Donnerstag, 6. April 2017
Manchmal wird ein Ertrinkender gerettet
Ich hatte vor nicht allzu langer Zeit ein Gespräch mit einem älteren Arbeitskollegen, der etwas sehr Weises gesagt hat, ohne es selbst wirklich zu bemerken. Es war eigentlich eines dieser Flurgespräche, die man so führt, wenn man unterwegs ist, weil man etwas zu erledigen hat, aber das Ergebnis weißt weit darüber hinaus.
Mein Kollege hatte gerade das Büro betreten und war in mein Zimmer gekommen, um mir guten Morgen zu sagen. Da fiel ihm auf, dass der Ficus auf meinem Schreibtisch neue Blätter hatte wachsen lassen. Das war lange Zeit nicht so, weil er Anfang des letzten Jahres sämliche Blätter abgeworfen hatte und nur noch ein Skelett aus Ästen übrig geblieben war. Die Ursache lag darin begründet, dass ich und meine Kollegen, die sich das Büro mit mir teilen, es zu gut mit dem Baum gemeint hatten. Wir hatten nicht abgesprochen, wer in den Wintermonaten den Baum gießen sollte und so hatte jeder ordentlich Wasser in den Blumentopf geschüttet. Die Folge davon war, dass er schlicht ertrunken war. Mein Arbeitskollege meinte jedenfalls:
"Oh, der hat sich aber gut erholt! Hat ja wieder richtig viele Blätter. Das war ja nicht immer so."
"Wir haben es damals zu gut mit dem Baum gemeint. Jeder hatte gedacht, die Anderen hätten den Baum nicht gegossen und so ist er dann ertrunken."

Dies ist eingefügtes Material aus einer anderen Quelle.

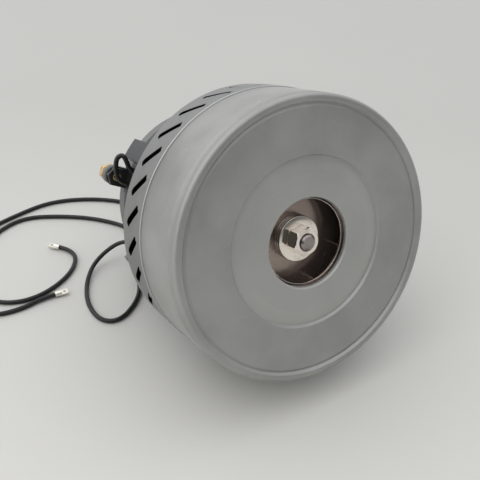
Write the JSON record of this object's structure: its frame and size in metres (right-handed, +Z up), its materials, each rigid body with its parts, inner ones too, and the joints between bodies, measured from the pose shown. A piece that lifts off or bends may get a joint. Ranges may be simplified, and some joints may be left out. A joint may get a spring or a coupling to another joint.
{
  "type": "vacuum motor unit",
  "caption": "Drum-shaped vacuum fan case with a central inlet and slanted louvres, a smaller cased motor behind it, and wire leads with crimped terminals.",
  "frame": {"origin": "on the table, below the middle of the box round the unit as it lies, without its two free leads", "axes": "+Y points from the inlet towards the rear cover along the table, +Z up, and the leads come out on the -X side; the shaft lies in the YZ plane and dips 17.9 degrees towards the rear"},
  "size_m": [0.2305, 0.2548, 0.1567],
  "materials": {
    "case_steel": "satin plated sheet steel",
    "fan_aluminium": "rolled aluminium sheet",
    "stage_plastic": "moulded",
    "bright_steel": "bright nickel plate",
    "shaft_steel": "ground steel",
    "bearing_steel": "ground and polished",
    "screw_zinc": "zinc plate",
    "clamp_zinc": "yellow zinc plate",
    "bracket_casting": "die cast, matte",
    "housing_plastic": "moulded, dark grey",
    "cover_plastic": "moulded, black",
    "cooling_fan_plastic": "moulded, black",
    "core_steel": "stacked electrical sheet",
    "winding_copper": "enamelled wire",
    "commutator_copper": "turned copper bars",
    "holder_plastic": "moulded, black",
    "brush_carbon": "pressed carbon",
    "spring_steel": "spring wire",
    "lead_insulation": "black soft insulation",
    "grommet_rubber": "moulded rubber",
    "terminal_tin": "tin plate"
  },
  "bodies": {
    "housing": {"inlet_shell": "case_steel", "exhaust_shell": "case_steel", "stage_plate": "stage_plastic", "front_bearing_outer_ring": "bearing_steel", "rear_bearing_outer_ring": "bearing_steel", "case_screws": "screw_zinc", "cover_screws": "screw_zinc", "clamp_screws": "clamp_zinc", "clamp_flat_washers": "clamp_zinc", "clamp_spring_washers": "clamp_zinc", "clamp_nuts": "clamp_zinc", "drive_bracket": "bracket_casting", "end_bracket": "bracket_casting", "motor_housing": "housing_plastic", "fan_cover": "cover_plastic", "stator_core": "core_steel", "upper_field_coil": "winding_copper", "lower_field_coil": "winding_copper", "brush_holder_a": "holder_plastic", "brush_holder_b": "holder_plastic", "brush_cap_a": "holder_plastic", "brush_cap_b": "holder_plastic", "brush_spring_a": "spring_steel", "brush_spring_b": "spring_steel", "lead_a": "lead_insulation", "lead_b": "lead_insulation", "brush_lead_a": "lead_insulation", "brush_lead_b": "lead_insulation", "lead_grommets": "grommet_rubber", "terminal_a": "terminal_tin", "terminal_b": "terminal_tin"},
    "rotor": {"shaft": "shaft_steel", "lock_nut": "bright_steel", "inlet_washers": "bright_steel", "front_fan": "fan_aluminium", "rear_fan": "fan_aluminium", "front_spacer": "shaft_steel", "rear_spacer": "shaft_steel", "front_bearing_inner_ring": "bearing_steel", "front_bearing_balls": "bearing_steel", "rear_bearing_inner_ring": "bearing_steel", "rear_bearing_balls": "bearing_steel", "armature_core": "core_steel", "armature_winding": "winding_copper", "commutator": "commutator_copper", "cooling_fan": "cooling_fan_plastic", "cooling_fan_nut": "bright_steel"},
    "brush_a": {"carbon_brush_a": "brush_carbon"},
    "brush_b": {"carbon_brush_b": "brush_carbon"}
  },
  "joints": [
    {"name": "rotor_spin", "type": "hinge", "parent": "housing", "child": "rotor", "pos_m": [0, 0.01962, 0.06016], "axis": [0, 0.9517, -0.3071], "continuous": true},
    {"name": "brush_a_slide", "type": "slide", "parent": "housing", "child": "brush_a", "axis": [-0.8746, 0.1489, 0.4614], "range_m": [0, 0.004], "stiffness_N_per_m": 150, "springref_m": -0.02, "deforming": ["brush_spring_a"]},
    {"name": "brush_b_slide", "type": "slide", "parent": "housing", "child": "brush_b", "axis": [0.8746, -0.1489, -0.4614], "range_m": [0, 0.004], "stiffness_N_per_m": 150, "springref_m": -0.02, "deforming": ["brush_spring_b"]}
  ]
}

"Ah, das erklärt Einiges. Der sah ja nicht mehr ansehnlich aus, so als Gerippe. Ich hab mich gewundert, dass Sie den damals nicht einfach weggeschmissen haben."
"Ich wollte den Baum nicht einfach aufgeben – Jeder hat eine zweite Chance verdient."
Mein Kollege sah sich den Baum einige Sekunden ruhig an, dann sagte er:
"Herr Sandhoff, wissense was, manchmal kann man Ertrinkende retten!"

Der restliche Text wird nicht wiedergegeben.